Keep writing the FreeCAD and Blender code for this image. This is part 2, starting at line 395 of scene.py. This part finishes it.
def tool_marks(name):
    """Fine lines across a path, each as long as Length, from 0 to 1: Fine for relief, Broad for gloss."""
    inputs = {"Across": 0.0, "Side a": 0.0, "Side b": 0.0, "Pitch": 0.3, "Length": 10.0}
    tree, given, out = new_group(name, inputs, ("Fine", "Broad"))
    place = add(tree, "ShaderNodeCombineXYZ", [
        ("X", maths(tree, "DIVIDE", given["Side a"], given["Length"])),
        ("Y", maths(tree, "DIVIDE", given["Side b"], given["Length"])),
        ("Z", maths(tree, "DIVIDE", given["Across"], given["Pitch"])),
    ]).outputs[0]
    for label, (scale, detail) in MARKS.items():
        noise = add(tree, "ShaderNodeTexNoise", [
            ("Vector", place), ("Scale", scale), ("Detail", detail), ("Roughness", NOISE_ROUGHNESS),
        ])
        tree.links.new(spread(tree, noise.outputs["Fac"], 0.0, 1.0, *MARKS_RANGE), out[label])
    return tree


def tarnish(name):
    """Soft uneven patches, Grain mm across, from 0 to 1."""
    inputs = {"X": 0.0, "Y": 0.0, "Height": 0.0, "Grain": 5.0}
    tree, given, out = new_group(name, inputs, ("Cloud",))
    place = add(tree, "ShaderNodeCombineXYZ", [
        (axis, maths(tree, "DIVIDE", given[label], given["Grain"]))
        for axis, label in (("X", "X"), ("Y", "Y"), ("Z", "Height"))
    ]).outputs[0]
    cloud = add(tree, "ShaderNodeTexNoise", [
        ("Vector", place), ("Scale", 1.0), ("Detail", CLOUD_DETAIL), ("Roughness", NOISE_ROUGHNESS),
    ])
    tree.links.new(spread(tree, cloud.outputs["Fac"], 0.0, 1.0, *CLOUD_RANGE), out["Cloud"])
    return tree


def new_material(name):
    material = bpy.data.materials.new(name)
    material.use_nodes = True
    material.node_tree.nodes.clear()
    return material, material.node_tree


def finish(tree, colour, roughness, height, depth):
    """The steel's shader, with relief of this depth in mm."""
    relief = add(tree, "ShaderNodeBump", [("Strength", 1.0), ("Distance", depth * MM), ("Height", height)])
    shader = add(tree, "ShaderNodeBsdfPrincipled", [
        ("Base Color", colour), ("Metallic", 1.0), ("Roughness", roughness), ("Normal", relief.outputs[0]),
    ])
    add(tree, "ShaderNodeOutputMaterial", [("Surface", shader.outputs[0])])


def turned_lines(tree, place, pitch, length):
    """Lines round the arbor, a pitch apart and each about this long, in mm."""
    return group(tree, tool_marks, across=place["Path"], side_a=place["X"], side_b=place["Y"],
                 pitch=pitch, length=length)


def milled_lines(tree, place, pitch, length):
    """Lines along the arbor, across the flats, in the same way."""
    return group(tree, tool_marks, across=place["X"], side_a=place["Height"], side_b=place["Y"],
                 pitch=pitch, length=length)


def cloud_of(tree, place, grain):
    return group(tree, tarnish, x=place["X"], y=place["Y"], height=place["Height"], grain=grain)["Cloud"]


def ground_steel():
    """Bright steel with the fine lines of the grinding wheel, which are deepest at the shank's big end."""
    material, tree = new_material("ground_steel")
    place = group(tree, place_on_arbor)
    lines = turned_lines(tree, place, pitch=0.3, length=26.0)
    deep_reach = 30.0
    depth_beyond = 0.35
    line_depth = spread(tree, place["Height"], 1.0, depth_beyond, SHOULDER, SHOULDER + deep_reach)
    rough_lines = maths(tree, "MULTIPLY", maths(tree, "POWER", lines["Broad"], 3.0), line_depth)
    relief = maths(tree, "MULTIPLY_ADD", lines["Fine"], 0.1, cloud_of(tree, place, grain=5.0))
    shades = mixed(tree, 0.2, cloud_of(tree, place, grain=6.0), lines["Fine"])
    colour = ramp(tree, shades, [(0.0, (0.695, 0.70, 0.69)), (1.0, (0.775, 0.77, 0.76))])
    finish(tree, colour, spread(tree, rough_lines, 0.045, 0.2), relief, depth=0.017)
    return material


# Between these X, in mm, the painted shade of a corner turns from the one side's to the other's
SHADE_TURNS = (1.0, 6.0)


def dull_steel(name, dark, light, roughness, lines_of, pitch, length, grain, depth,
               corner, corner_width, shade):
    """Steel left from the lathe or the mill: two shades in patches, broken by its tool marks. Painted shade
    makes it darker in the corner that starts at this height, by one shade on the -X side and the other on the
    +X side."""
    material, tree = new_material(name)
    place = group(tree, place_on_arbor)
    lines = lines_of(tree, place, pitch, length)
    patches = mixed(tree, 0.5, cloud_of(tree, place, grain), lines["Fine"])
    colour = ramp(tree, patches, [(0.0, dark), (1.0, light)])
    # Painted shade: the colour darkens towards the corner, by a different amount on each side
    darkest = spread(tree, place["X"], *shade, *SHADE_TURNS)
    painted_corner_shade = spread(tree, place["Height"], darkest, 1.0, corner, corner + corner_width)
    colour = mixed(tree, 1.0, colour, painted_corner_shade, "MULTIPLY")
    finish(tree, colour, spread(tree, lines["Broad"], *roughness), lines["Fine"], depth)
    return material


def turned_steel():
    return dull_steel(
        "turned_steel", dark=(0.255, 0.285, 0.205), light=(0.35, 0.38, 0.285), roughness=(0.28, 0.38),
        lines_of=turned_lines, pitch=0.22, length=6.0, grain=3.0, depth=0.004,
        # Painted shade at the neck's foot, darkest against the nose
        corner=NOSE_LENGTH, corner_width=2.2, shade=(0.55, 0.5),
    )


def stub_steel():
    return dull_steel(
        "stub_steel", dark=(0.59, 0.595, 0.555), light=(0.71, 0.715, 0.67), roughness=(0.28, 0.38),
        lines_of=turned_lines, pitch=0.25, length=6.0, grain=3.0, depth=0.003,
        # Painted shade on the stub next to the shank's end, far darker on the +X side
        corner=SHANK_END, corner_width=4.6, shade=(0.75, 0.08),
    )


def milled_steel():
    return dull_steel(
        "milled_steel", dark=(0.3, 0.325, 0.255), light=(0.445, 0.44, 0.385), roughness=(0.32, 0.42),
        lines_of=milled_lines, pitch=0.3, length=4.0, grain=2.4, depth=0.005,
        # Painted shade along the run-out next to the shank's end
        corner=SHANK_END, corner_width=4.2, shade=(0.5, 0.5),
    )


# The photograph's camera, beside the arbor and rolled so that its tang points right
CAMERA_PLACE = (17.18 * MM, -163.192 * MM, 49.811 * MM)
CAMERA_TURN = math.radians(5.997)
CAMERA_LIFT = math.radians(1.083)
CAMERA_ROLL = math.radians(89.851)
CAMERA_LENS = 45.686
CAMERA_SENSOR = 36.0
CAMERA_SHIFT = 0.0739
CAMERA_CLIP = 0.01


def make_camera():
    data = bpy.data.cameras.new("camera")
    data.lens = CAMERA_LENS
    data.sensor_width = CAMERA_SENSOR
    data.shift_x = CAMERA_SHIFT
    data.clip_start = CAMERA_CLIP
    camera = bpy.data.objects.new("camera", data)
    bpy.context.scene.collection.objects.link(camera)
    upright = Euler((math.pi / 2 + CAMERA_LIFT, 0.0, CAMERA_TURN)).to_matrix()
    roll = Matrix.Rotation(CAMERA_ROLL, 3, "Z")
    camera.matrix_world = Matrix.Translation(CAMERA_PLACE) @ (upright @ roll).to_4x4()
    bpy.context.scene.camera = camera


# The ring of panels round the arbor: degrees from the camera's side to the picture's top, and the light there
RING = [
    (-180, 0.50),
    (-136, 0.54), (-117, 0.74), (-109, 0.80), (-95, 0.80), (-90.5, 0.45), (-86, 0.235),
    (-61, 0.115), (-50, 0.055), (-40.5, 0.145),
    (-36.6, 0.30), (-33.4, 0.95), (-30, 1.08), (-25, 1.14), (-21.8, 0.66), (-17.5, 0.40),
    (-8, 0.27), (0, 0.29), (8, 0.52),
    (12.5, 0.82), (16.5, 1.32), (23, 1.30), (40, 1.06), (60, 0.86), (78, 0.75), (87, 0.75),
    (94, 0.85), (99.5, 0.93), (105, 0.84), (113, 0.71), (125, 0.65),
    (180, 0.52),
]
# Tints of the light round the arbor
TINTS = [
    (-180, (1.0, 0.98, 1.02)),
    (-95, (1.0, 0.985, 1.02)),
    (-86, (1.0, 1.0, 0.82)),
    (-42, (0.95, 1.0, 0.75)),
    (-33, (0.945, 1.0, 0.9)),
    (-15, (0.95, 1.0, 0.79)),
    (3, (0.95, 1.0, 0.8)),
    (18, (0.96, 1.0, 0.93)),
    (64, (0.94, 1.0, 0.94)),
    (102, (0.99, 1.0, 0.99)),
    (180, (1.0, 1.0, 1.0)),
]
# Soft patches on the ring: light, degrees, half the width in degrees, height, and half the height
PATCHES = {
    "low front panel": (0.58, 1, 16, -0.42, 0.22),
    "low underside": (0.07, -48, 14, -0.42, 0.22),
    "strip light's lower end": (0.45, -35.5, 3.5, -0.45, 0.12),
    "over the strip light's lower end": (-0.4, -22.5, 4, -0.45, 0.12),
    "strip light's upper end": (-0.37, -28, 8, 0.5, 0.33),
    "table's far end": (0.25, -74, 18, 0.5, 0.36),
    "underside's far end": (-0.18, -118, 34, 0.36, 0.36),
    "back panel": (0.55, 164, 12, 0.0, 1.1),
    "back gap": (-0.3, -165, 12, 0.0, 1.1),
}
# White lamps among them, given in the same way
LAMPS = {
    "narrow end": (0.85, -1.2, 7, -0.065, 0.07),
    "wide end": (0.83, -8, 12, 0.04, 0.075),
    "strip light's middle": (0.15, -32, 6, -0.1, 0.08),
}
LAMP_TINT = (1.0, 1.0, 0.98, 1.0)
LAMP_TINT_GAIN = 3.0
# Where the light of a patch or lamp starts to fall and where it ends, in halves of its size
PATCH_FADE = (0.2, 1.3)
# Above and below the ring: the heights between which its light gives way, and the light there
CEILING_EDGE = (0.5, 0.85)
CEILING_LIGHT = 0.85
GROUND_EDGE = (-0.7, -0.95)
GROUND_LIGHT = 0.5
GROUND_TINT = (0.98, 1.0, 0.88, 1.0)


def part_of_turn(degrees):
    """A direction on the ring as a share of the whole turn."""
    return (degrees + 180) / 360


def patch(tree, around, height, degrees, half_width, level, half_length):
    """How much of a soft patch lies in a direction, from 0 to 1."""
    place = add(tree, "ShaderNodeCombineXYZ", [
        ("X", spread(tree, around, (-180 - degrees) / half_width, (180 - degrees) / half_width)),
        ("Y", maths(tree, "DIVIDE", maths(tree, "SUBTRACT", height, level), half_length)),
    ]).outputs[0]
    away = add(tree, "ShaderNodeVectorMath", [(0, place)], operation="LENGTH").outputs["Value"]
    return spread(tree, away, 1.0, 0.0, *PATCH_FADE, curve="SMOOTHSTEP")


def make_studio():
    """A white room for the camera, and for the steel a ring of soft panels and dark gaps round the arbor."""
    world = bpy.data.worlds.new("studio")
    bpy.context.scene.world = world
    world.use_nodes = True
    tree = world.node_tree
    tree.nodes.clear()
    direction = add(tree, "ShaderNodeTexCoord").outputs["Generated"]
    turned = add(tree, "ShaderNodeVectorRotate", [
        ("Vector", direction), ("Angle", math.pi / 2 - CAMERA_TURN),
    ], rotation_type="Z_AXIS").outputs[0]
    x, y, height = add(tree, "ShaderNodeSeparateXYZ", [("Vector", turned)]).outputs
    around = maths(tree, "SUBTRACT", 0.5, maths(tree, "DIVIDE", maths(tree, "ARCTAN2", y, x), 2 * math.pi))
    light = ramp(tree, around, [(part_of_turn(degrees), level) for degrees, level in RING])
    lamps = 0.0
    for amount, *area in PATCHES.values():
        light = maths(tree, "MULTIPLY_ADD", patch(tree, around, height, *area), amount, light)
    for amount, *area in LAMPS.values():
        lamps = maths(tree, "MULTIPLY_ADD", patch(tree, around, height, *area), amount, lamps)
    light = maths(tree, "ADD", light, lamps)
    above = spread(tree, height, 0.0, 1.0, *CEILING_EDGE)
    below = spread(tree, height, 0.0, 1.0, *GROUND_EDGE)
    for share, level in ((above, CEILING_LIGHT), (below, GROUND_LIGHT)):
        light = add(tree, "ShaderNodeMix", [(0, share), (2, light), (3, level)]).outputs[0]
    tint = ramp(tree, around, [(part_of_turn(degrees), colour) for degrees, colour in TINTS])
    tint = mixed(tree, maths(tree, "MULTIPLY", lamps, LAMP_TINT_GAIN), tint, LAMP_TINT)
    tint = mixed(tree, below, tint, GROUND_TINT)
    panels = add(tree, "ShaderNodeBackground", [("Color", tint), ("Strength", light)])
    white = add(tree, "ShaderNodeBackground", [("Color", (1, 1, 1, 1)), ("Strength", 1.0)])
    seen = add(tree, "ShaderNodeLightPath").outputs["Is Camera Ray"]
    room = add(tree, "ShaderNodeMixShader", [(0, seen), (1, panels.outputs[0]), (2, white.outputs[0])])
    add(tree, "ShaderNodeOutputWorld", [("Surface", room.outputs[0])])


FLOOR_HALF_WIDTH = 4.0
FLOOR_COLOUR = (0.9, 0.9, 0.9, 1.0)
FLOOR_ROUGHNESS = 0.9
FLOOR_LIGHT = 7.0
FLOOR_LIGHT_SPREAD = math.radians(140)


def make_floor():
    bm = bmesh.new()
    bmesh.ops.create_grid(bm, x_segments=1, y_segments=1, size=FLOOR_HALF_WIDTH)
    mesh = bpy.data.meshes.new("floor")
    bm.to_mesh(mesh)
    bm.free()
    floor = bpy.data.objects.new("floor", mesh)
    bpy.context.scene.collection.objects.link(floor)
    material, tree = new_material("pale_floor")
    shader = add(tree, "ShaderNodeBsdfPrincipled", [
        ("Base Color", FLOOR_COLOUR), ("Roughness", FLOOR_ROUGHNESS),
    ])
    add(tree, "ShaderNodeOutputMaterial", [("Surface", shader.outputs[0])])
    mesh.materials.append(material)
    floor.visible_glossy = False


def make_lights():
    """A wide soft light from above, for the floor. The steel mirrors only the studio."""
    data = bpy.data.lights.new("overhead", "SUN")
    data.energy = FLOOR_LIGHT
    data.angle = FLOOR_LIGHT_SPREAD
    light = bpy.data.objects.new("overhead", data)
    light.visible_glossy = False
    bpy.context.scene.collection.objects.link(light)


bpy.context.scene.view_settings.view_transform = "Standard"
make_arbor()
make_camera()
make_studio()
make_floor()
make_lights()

_Short task_
How many of the lines in the listing above hold the word "this"? Report only that figure.

_Final result_
4